Royal LePage is forecasting a 5.0% year-over-year increase in the aggregate home price in Q4 2025. This is a slight revision from earlier projections, reflecting the current slowdown in Ontario and B.C., but moderate price growth is still expected nationwide in the second half of the year.

REGIONAL SUMMARY - Greater Vancouver:

In the first quarter of 2025, the aggregate price of a home in Greater Vancouver edged down 0.7% year over year to $1,230,100. On a quarter-over-quarter basis, prices remained virtually unchanged, rising just 0.1%.

By property type, the median price of a single-family detached home rose a modest 0.6% annually to $1,761,100, while the median price of a condominium declined 1.7% to $765,500.

“March got off to a strong start, and while the spring market hasn’t fully gained momentum, we anticipate activity to increase in May and June—barring further escalation of trade tensions with the U.S.,” said Randy Ryalls, managing broker, Royal LePage Sterling Realty. “There’s certainly some hesitation in the air, particularly in areas tied to resource-based economies outside the Lower Mainland, but confidence within the core market remains intact.”

A recent Royal LePage survey, conducted by Burson, shows 50% of Vancouver respondents are not confident in the national economy, while 41% say they are, including 7% who report being very confident. Among those planning to buy a home in the region this year, half say the trade dispute with the U.S. has delayed their purchase plans, while the other half say it has not.

Ryalls noted a rise in housing inventory—encouraging news for buyers who have long faced a supply-constrained market. “Even with more listings coming online, we don’t expect significant price shifts,” he said. “For the first time in a while, we’re seeing more ‘subject to sale’ offers, which shows sellers feel confident about their ability to find a new home after selling.”

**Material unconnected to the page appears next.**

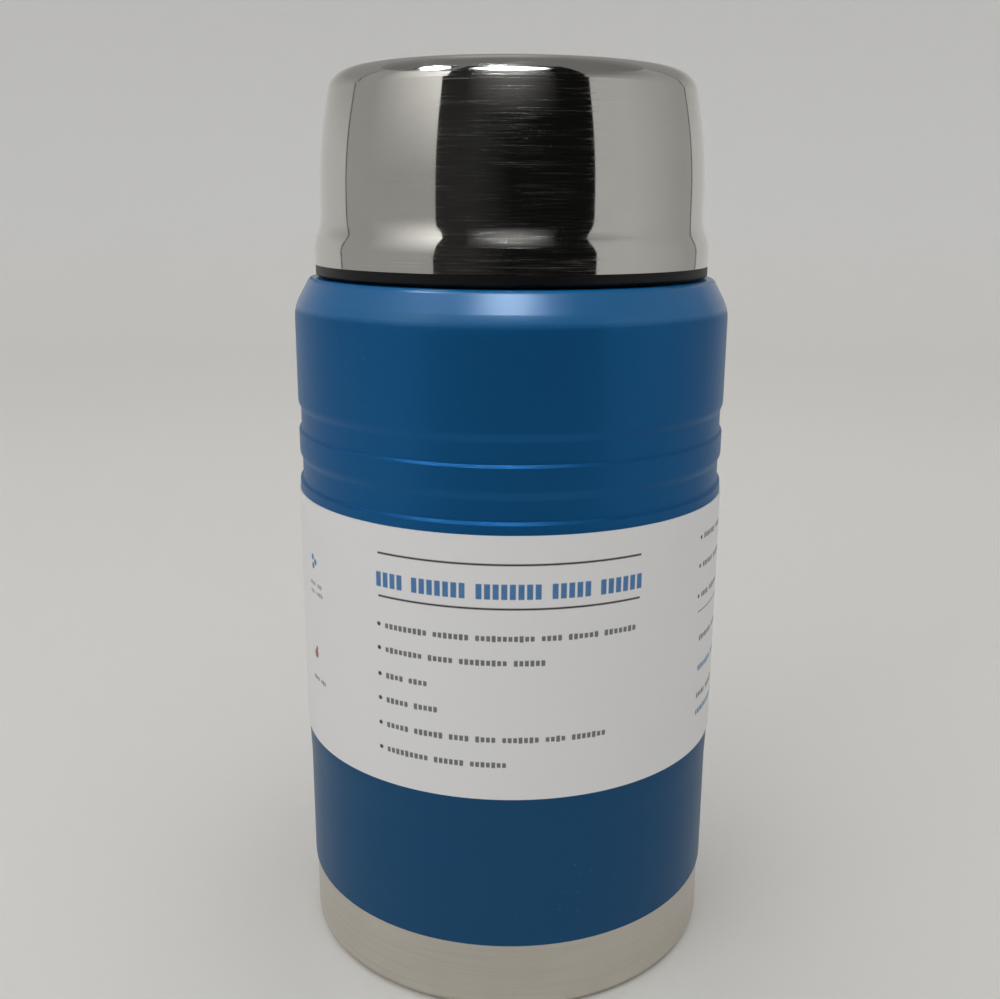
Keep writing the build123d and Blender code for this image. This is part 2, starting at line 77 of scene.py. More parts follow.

Within the city of Vancouver, the aggregate price of a home rose 1.4% year over year to $1,422,600 in Q1 2025. The median price of a single-family home increased 1.3% to $2,282,700, while the median condominium price fell 3.1% to $817,900.

According to the Greater Vancouver Realtors’ March report, sales volume fell more than 13% year over year—marking the slowest March since 2019 and landing nearly 37% below the 10-year seasonal average. However, activity ticked up slightly from February.

“We still expect a busier spring market, even if it’s arriving later than usual,” said Ryalls. “Assuming trade negotiations don’t deteriorate further, we anticipate a modest increase in prices and stronger sales activity through the season.”

Royal LePage is forecasting a 2.5% year-over-year increase in Greater Vancouver’s aggregate home price in Q4 2025. The forecast has been slightly revised downward to reflect current market softness.

Click Here to View the Royal LePage House Price Survey Chart
Click Here to View the Royal LePage Forecast Chart

Click Here to View the Consumer Confidence Survey Chart

1 Aggregate prices are calculated using a weighted average of the median values of all housing types collected. Data is provided by RPS Real Property Solutions and includes both resale and new build.

2 Burson used the Leger Opinion online panel to survey 2,417 Canadians, aged 18+ between April 2, 2025 and April 9, 2025. No margin of error can be associated with a non-probability sample (i.e., a web panel in this case). For comparative purposes, a probability sample of 2,417 respondents would have a margin of error of ±2%, 19 times out of 20.